The garage door opened then and Ralph emerged slowly, peering into the street at the strange car. Peter rolled down the window and called to him quietly, “It’s just me, Pop.”
“That your dad with you?” Ralph wondered.
Sully got out, waved.
Ralph sauntered down the drive to where they were parked. “What’s that?” he wanted to know, pointing at the snowblower in back of the El Camino. Having successfully swiped it back from Carl Roebuck, Sully had all but forgotten the snowblower. Which fit in with one of his theories about life, that you missed what you didn’t have far more than you appreciated what you did have. It was for this reason he’d always felt that owning things was overrated. All you were doing was alleviating the disappointment of not owning them.
“It’s the snowblower I promised you,” Sully said. “Come have a look.”
Ralph approached dubiously. “It’s a beauty,” he said when he’d had a chance to examine it under the street lamp. “I can’t afford it, though, Sully.”
“Sure, you can,” Sully told him. “I got it for n
othing.”
“It’s true,” Peter said, surprising Sully, who hadn’t expected such easy complicity. He’d half expected Vera’s stern moral training to reassert itself, for Peter to confess to Ralph that the snowblower was stolen. Instead, there he was, grinning mischievously beneath the halo of lamplight.
“I might want to borrow it sometimes,” Sully warned. “Like every time it snows real hard.”
“Sure,” Ralph said.
Together the three men unloaded the snowblower, put it safely into Ralph’s garage, where, unless Carl Roebuck conducted a house-to-house search, it would be safe for a while. The three men stood in the dark garage, staring at the stolen snowblower.
“Awful good of you, Sully,” Ralph said. “I’m sure Vera’d want me to thank you for her too.”
“If you’re sure.” Sully grinned. “Tell her she’s welcome.”

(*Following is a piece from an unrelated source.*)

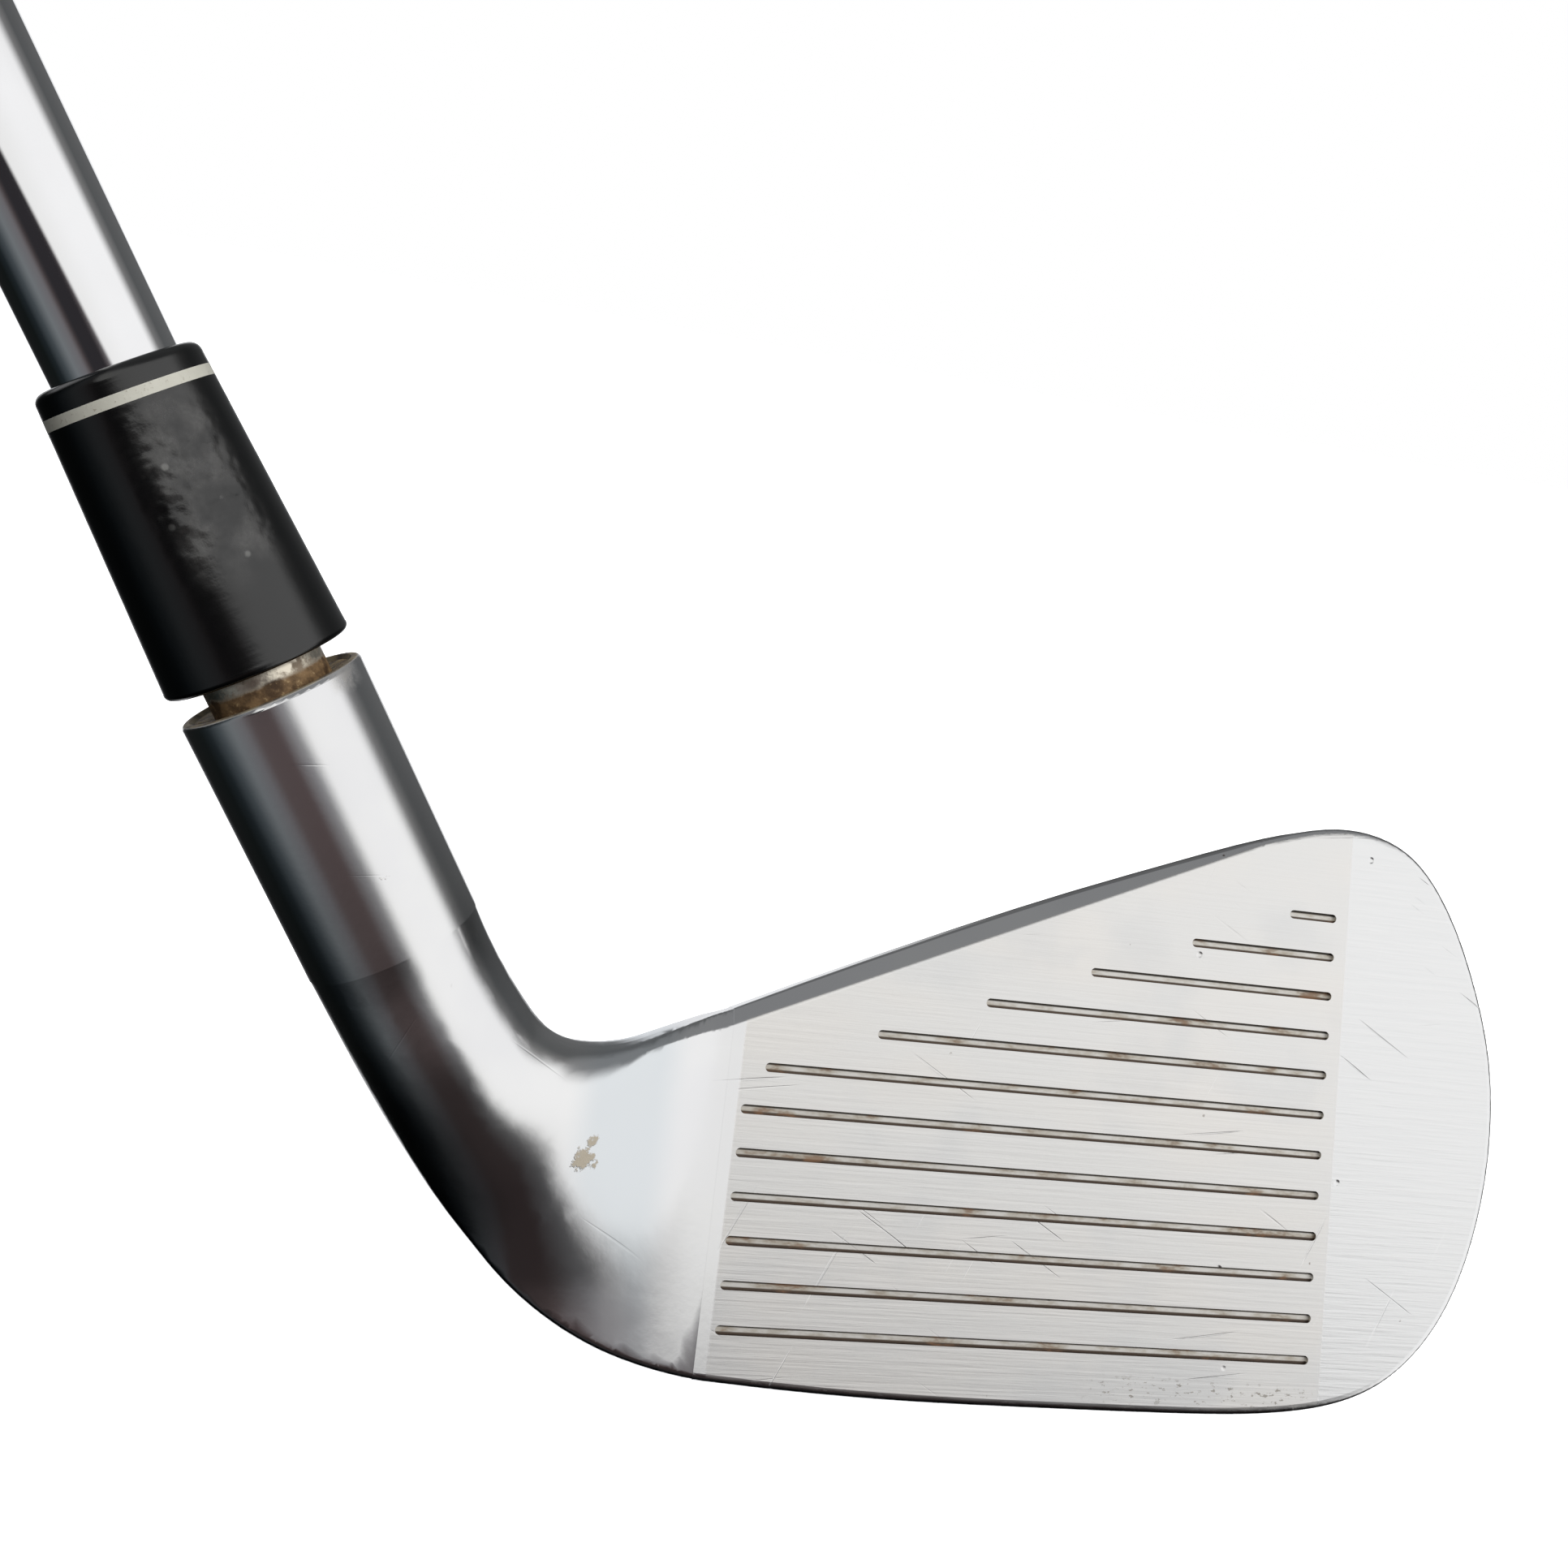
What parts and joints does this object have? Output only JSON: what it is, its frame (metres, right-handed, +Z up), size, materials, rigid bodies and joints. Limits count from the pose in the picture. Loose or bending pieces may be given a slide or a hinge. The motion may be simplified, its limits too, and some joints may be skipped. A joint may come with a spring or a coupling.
{
  "type": "iron golf club",
  "caption": "Left-handed long iron golf club: thin chrome blade with scorelines, hosel, sliding black ferrule, stepped steel shaft and rubber grip.",
  "frame": {"origin": "the spot of the sole that touches the ground at address, under the middle of the scorelines", "axes": "+Z up, +X from heel to toe, the striking face looks towards -Y and upwards"},
  "size_m": [0.5958, 0.0311, 0.8584],
  "materials": {
    "head_steel": "satin chrome plate over forged steel, polished at the heel",
    "epoxy": "aged brown adhesive, dull",
    "brass": "turned",
    "shaft_chrome": "bright chrome plate",
    "band_film": "printed film, plain",
    "ferrule_black": "worn gloss black",
    "ferrule_cream": "pale trim ring",
    "tape": "paper backed double sided tape",
    "grip_rubber": "matt moulded rubber"
  },
  "bodies": {
    "club": {"head": "head_steel", "hosel_epoxy": "epoxy", "tip_weight": "brass", "shaft": "shaft_chrome", "shaft_band": "band_film", "grip_tape": "tape", "grip": "grip_rubber", "grip_cap": "grip_rubber"},
    "ferrule": {"ferrule_body": "ferrule_black", "ferrule_ring": "ferrule_cream", "ferrule_collar": "ferrule_black"}
  },
  "joints": [
    {"name": "ferrule_slide", "type": "slide", "parent": "club", "child": "ferrule", "axis": [-0.5098, 0, 0.8603], "range_m": [-0.00195, 0.004]}
  ]
}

“Where is she?” Peter said, his voice confidential, as if a normal tone of voice might possess the power to conjure her into their midst.

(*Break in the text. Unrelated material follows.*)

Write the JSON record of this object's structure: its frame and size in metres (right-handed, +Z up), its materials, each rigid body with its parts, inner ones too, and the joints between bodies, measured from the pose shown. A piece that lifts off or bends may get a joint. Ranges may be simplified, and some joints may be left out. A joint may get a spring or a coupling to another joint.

“Asleep, finally,” Ralph said, as if he shared his stepson’s fear.
“Some day, huh?” Sully said.
They all agreed it had been a humdinger.
“Charlotte didn’t call, did she?” Peter said.
Ralph shook his head. “I still can’t believe she went off and left you here.” Clearly, he’d never heard of a woman doing anything like this to her husband before, and even after a lifetime of women doing things that surprised him, he’d been unprepared for this one.